> Goal of the exercise
The data below holds a line containing "doc.recompute()" and a line containing "in imported if"; please quote exactly those two lines and every line between them, and nothing else.

> Entries shown
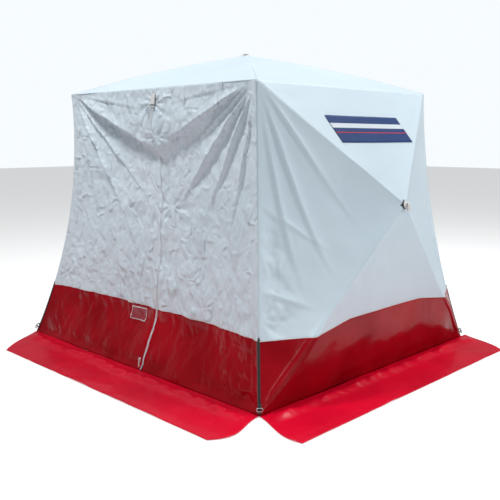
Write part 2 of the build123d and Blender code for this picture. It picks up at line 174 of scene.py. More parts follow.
class Finish:
    """A material under construction."""

    def __init__(self, name, **fixed):
        self.slot = name
        self.material = bpy.data.materials.new(name)
        self.material.use_nodes = True
        self.tree = self.material.node_tree
        self.surface = self.tree.nodes["Principled BSDF"]
        for socket, value in fixed.items():
            self.surface.inputs[socket.replace("_", " ")].default_value = value

    def node(self, kind, settings, inputs, output=0):
        made = self.tree.nodes.new(kind)
        stops = settings.pop("stops", None)
        for key, value in settings.items():
            setattr(made, key, value)
        if stops:
            ramp = made.color_ramp
            while len(ramp.elements) < len(stops):
                ramp.elements.new(1.0)
            for element, (place, colour) in zip(ramp.elements, stops):
                element.position, element.color = place, colour
        for key, value in inputs.items():
            if isinstance(value, Wire):
                self.tree.links.new(value.socket, made.inputs[key])
            else:
                made.inputs[key].default_value = value
        return Wire(self, made.outputs[output])

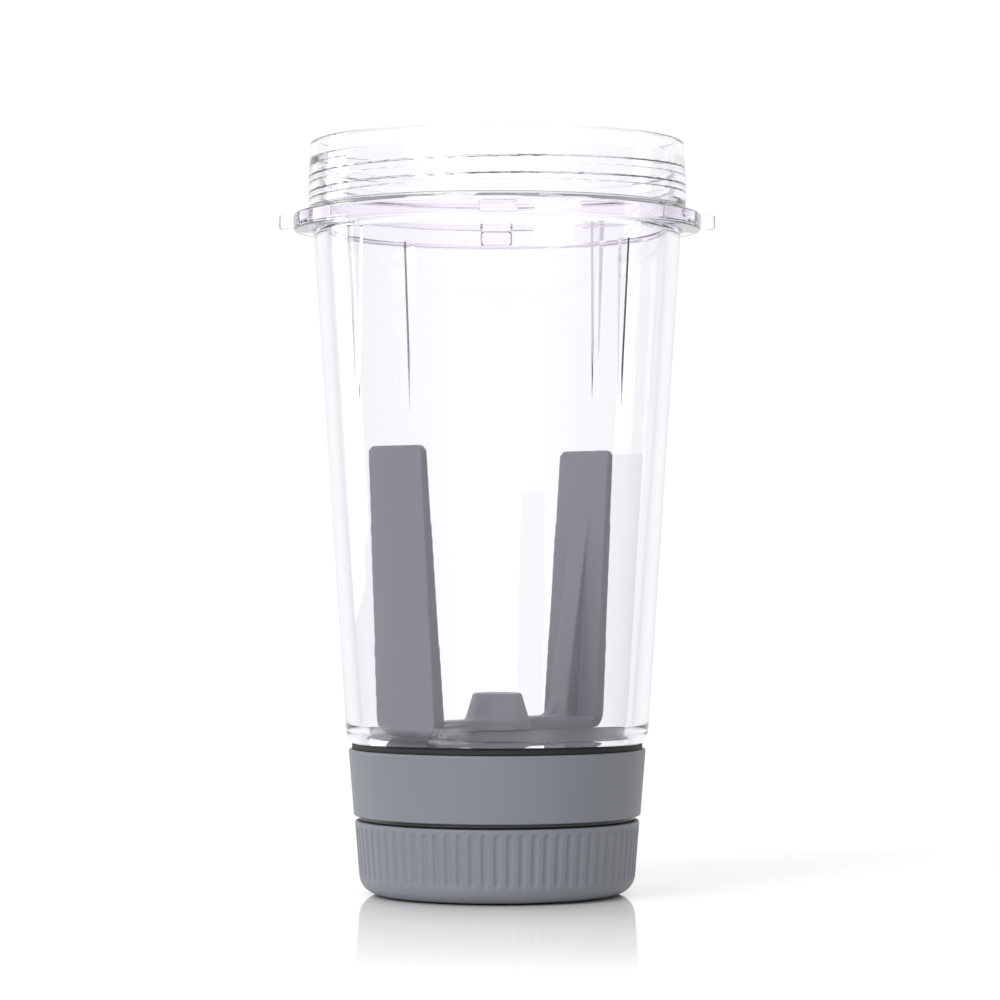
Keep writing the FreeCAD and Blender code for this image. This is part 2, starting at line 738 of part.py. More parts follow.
def paddle():
    body = new_body("paddle")
    plates = new_sketch(body, "XZ")
    for side in ("", "-"):
        add_loop(plates, [
            (f"{side}(vane_foot_face - vane_foot_thickness)", "paddle_bottom"),
            (f"{side}(vane_foot_face)", "paddle_bottom", "vane_foot_round"),
            (f"{side}(vane_top_face)", "paddle_top"),
            (f"{side}(vane_top_face - vane_top_thickness)", "paddle_top"),
        ])
    extruded(body, plates, "vane_foot_half_width * 2 + 2", midplane=True)
    frame = new_sketch(body, "YZ")
    add_loop(frame, [("-20", "20"), ("20", "20"), ("20", "120"), ("-20", "120")])
    add_loop(frame, [
        ("-vane_foot_half_width", "paddle_bottom", "vane_foot_corner"),
        ("vane_foot_half_width", "paddle_bottom", "vane_foot_corner"),
        ("vane_top_half_width", "paddle_top", "vane_top_corner"),
        ("-vane_top_half_width", "paddle_top", "vane_top_corner"),
    ])
    extruded(body, frame, "vane_top_face * 2 + 4", cut=True, midplane=True)
    rail = new_sketch(body, "XZ")
    inner = "(vane_foot_face - 1)"
    shoulder = "(vane_top_face - vane_top_thickness - 0.4)"
    add_loop(rail, [
        (f"-{inner}", "paddle_bottom", "vane_foot_round - 0.6"),
        (inner, "paddle_bottom", "vane_foot_round - 0.6"),
        (inner, "gusset_top - 20"),
        (shoulder, "gusset_top"),
        (f"{shoulder} - 1.2", "gusset_top"),
        ("gusset_foot", "rail_top", "0.6"),
        ("-gusset_foot", "rail_top", "0.6"),
        (f"-({shoulder} - 1.2)", "gusset_top"),
        (f"-{shoulder}", "gusset_top"),
        (f"-{inner}", "gusset_top - 20"),
    ])
    extruded(body, rail, "rail_width", midplane=True)
    blend = new_sketch(body, "XZ", level="-rail_width / 2")
    for side in ("", "-"):
        add_loop(blend, [
            (f"{side}(gusset_foot - gusset_blend)", "rail_top"),
            (f"{side}(gusset_foot)", "rail_top", "gusset_blend_radius"),
            (f"{side}(gusset_foot + 0.5)", "rail_top + gusset_blend_rise"),
            (f"{side}(gusset_foot + 2)", "rail_top + gusset_blend_rise"),
            (f"{side}(gusset_foot + 2)", "rail_top - 0.5"),
            (f"{side}(gusset_foot - gusset_blend)", "rail_top - 0.5"),
        ])
    extruded(body, blend, "gusset_blend_width")
    flare = new_sketch(body, "XY", level="paddle_bottom")
    flare_end = "(vane_foot_face - vane_foot_thickness + 0.5)"
    for side in ("", "-"):
        add_loop(flare, [
            (f"{side}(flare_start)", "-rail_width / 2 + 0.2"),
            (f"{side}(flare_start)", "-rail_width / 2"),
            (f"{side}{flare_end}", "-flare_reach"),
            (f"{side}{flare_end}", "-rail_width / 2 + 0.2"),
        ])
    extruded(body, flare, "flare_height")
    turned(body, [[
        ("0", "paddle_bottom"),
        ("hub_foot_radius", "paddle_bottom"),
        ("hub_foot_radius", "rail_top"),
        ("hub_top_radius", "hub_top", "0.5"),
        ("0", "hub_top"),
    ]])
    turned(body, [[
        ("0", "paddle_bottom - 1"),
        ("insert_radius", "paddle_bottom - 1"),
        ("insert_radius", "insert_top"),
        ("0", "insert_top"),
    ]], cut=True)
    body.Placement = Placement(Vector(), Rotation(Vector(0, 0, 1), 1.0))
    bind(body, "Placement.Rotation.Angle", "paddle_azimuth - 90")
    return body


def hub_insert():
    body = new_body("hub_insert")
    turned(body, [[
        ("0", "paddle_bottom"),
        ("insert_radius", "paddle_bottom"),
        ("insert_radius", "insert_top"),
        ("0", "insert_top"),
    ]])
    turned(body, [[
        ("0", "paddle_bottom - 1"),
        ("insert_bore", "paddle_bottom - 1"),
        ("insert_bore", "insert_bore_top"),
        ("0", "insert_bore_top"),
    ]], cut=True)
    socket = new_sketch(body, "XY", level="paddle_bottom")
    reach = "(hex_half_flats + shaft_fit) * 1.154701"
    add_loop(socket, [
        (reach, "0"),
        (reach + " / 2", "hex_half_flats + shaft_fit"),
        (f"-{reach} / 2", "hex_half_flats + shaft_fit"),
        (f"-{reach}", "0"),
        (f"-{reach} / 2", "-(hex_half_flats + shaft_fit)"),
        (reach + " / 2", "-(hex_half_flats + shaft_fit)"),
    ])
    extruded(body, socket, "hex_top + 0.2 - paddle_bottom", cut=True, backwards=True)
    return body


def make_all():
    cup_body()
    floor_plate()
    collar()
    collar_gasket()
    bearing_housing()
    shaft_bush()
    shaft_seal()
    glide_ring()
    collar_screw = upright_screw("collar_screw", "post_circle", "screw_head_radius",
                                 "web_bottom - screw_head_height", "web_bottom", "post_hole", "screw_end")
    screw_group("collar_screws", collar_screw, "lug_count")
    drive_shaft()
    nose_ring()
    bush_foot = "housing_foot - bush_flange_thickness"
    plain_ring("thrust_washer", "shaft_lower_radius", "clip_radius + 1.5",
               bush_foot + " - washer_gap - washer_thickness", bush_foot + " - washer_gap")
    shaft_circlip()
    knob()
    knob_deck()
    deck_screw = upright_screw("deck_screw", "deck_screw_circle", "deck_screw_head",
                               "deck_top - 1.2", "deck_top", "deck_screw_radius", "deck_screw_end")
    screw_group("deck_screws", deck_screw, "deck_screw_count")
    knob_screw()
    plain_ring("screw_washer", "bolt_radius", "bolt_washer_radius", "bolt_washer_bottom", "knob_boss_foot")
    base_cap()
    plain_ring("foot_pad", "foot_bore", "foot_radius", "0", "foot_thickness")
    paddle()
    hub_insert()


make_all()
doc.recompute()
for thing in doc.Objects:
    if "Invalid" in thing.State or "Error" in thing.State:
        raise RuntimeError(f"{thing.Name} failed: {thing.State}")
os.makedirs("parts", exist_ok=True)
for sub_part in sub_parts:
    shape = sub_part.Shape
    if shape.isNull() or not shape.isValid():
        raise RuntimeError(f"{sub_part.Label} has no valid shape")
    shape.exportStep(f"parts/{sub_part.Label}.step")
    box = shape.BoundBox
    print(f"{sub_part.Label:16s} {len(shape.Solids)} solid(s) {shape.Volume:10.1f} mm3  "
          f"z {box.ZMin:7.2f} to {box.ZMax:7.2f}  r {max(box.XMax, -box.XMin, box.YMax, -box.YMin):6.2f}")
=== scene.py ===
"""Looks for the blending cup with its twist paddle: clear cup, grey twist base, scraper paddle, studio."""

import json
import math

import bmesh
import bpy
import numpy as np
from mathutils import Matrix, Vector


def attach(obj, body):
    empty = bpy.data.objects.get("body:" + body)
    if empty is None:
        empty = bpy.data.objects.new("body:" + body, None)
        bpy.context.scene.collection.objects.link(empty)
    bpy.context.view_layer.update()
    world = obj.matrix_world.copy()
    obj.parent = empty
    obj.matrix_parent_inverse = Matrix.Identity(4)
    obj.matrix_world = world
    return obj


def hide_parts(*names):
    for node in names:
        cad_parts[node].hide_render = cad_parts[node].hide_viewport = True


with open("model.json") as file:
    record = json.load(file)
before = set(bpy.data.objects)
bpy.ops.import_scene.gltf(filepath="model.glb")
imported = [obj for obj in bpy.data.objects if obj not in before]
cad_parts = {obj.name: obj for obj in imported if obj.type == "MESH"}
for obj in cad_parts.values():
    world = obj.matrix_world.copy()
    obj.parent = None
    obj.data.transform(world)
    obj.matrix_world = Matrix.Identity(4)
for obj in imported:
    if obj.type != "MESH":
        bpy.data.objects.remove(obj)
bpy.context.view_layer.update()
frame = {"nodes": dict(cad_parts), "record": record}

MM = 0.001
ROUND = 2 * math.pi
SAME_PLACE = 1e-7
SLIP = 0.05

# ---------------------------------------------------------------- sizes, in millimetres and degrees
CUP_HEIGHT = 180.0
NECK_RADIUS = 45.35
NECK_STEP = 172.4
NECK_BORE = 42.8
NECK_SHOULDER = 164.6
RIM_BORE = 42.9
SHOULDER_BORE = 41.3
SHOULDER_CHAMFER = 0.6
BORE_TOP_RADIUS = 40.7
BORE_MID_RADIUS = 37.25
BORE_MID = 104.0
BORE_MID_BEND = 60.0
BORE_FOOT_RADIUS = 32.5
BORE_FOOT = 41.0
BORE_CORNER = 4.0
BAND_RADIUS = 45.0
BAND_BOTTOM = 176.0
RING_RADIUS = 48.9
RING_BOTTOM = 158.9
RING_EDGE = 162.7
RING_TOP = 164.0
WALL_FOOT_RADIUS = 36.0
WALL_TOP = 158.0
WALL_TOP_RADIUS = 44.05
RING_FILLET = 0.9
HEEL_LEVEL = 35.6
HEEL_CORNER = 3.4
SPIGOT_BOTTOM = 29.0
SPIGOT_RADIUS = 32.5
SPIGOT_BORE = 30.6
PLATE_RADIUS = 31.3
PLATE_SEAT = 36.2
FLOOR_TOP = 36.9
PLATE_POCKET = PLATE_RADIUS + 0.1
PLATE_EDGE = PLATE_RADIUS + 0.15
PLATE_UNDERSIDE = 33.9
BOSS_BORE = 6.0
BOSS_RADIUS = 9.0
BOSS_BOTTOM = 27.0
SEAL_RADIUS = 7.5
SEAL_SEAT = 34.4
LUG_REACH = 52.17
LUG_WIDTH = 8.7
LUG_COUNT = 4
LUG_ROOT = 46.5
LUG_BOTTOM = 159.0
LUG_TOP = 162.6
LUG_CORNER = 0.9
LUG_EDGE = 0.8
LUG_AZIMUTH = 0.3
THREAD_PITCH = 3.85
THREAD_TURNS = 2.7
THREAD_RUN_OUT = 0.2
THREAD_START = 164.8
THREAD_AZIMUTH = -27.0
THREAD_RISE = 1.2
THREAD_HALF_FOOT = 0.98
THREAD_FLANK = 0.34
THREAD_TOP = BAND_BOTTOM + 0.5
THREAD_ROW = 0.07
RIB_AZIMUTH = 35.0
RIB_COUNT = 4
RIB_THICKNESS = 1.5
RIB_TOP = 159.3
RIB_BOTTOM = 116.0
RIB_TIP_RADIUS = 37.8
RIB_ROOT = 41.6
RIB_DRAFT = 0.25
RIB_FOOT = 1.3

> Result
doc.recompute()
for thing in doc.Objects:
    if "Invalid" in thing.State or "Error" in thing.State:
        raise RuntimeError(f"{thing.Name} failed: {thing.State}")
os.makedirs("parts", exist_ok=True)
for sub_part in sub_parts:
    shape = sub_part.Shape
    if shape.isNull() or not shape.isValid():
        raise RuntimeError(f"{sub_part.Label} has no valid shape")
    shape.exportStep(f"parts/{sub_part.Label}.step")
    box = shape.BoundBox
    print(f"{sub_part.Label:16s} {len(shape.Solids)} solid(s) {shape.Volume:10.1f} mm3  "
          f"z {box.ZMin:7.2f} to {box.ZMax:7.2f}  r {max(box.XMax, -box.XMin, box.YMax, -box.YMin):6.2f}")
=== scene.py ===
"""Looks for the blending cup with its twist paddle: clear cup, grey twist base, scraper paddle, studio."""

import json
import math

import bmesh
import bpy
import numpy as np
from mathutils import Matrix, Vector


def attach(obj, body):
    empty = bpy.data.objects.get("body:" + body)
    if empty is None:
        empty = bpy.data.objects.new("body:" + body, None)
        bpy.context.scene.collection.objects.link(empty)
    bpy.context.view_layer.update()
    world = obj.matrix_world.copy()
    obj.parent = empty
    obj.matrix_parent_inverse = Matrix.Identity(4)
    obj.matrix_world = world
    return obj


def hide_parts(*names):
    for node in names:
        cad_parts[node].hide_render = cad_parts[node].hide_viewport = True


with open("model.json") as file:
    record = json.load(file)
before = set(bpy.data.objects)
bpy.ops.import_scene.gltf(filepath="model.glb")
imported = [obj for obj in bpy.data.objects if obj not in before]
cad_parts = {obj.name: obj for obj in imported if obj.type == "MESH"}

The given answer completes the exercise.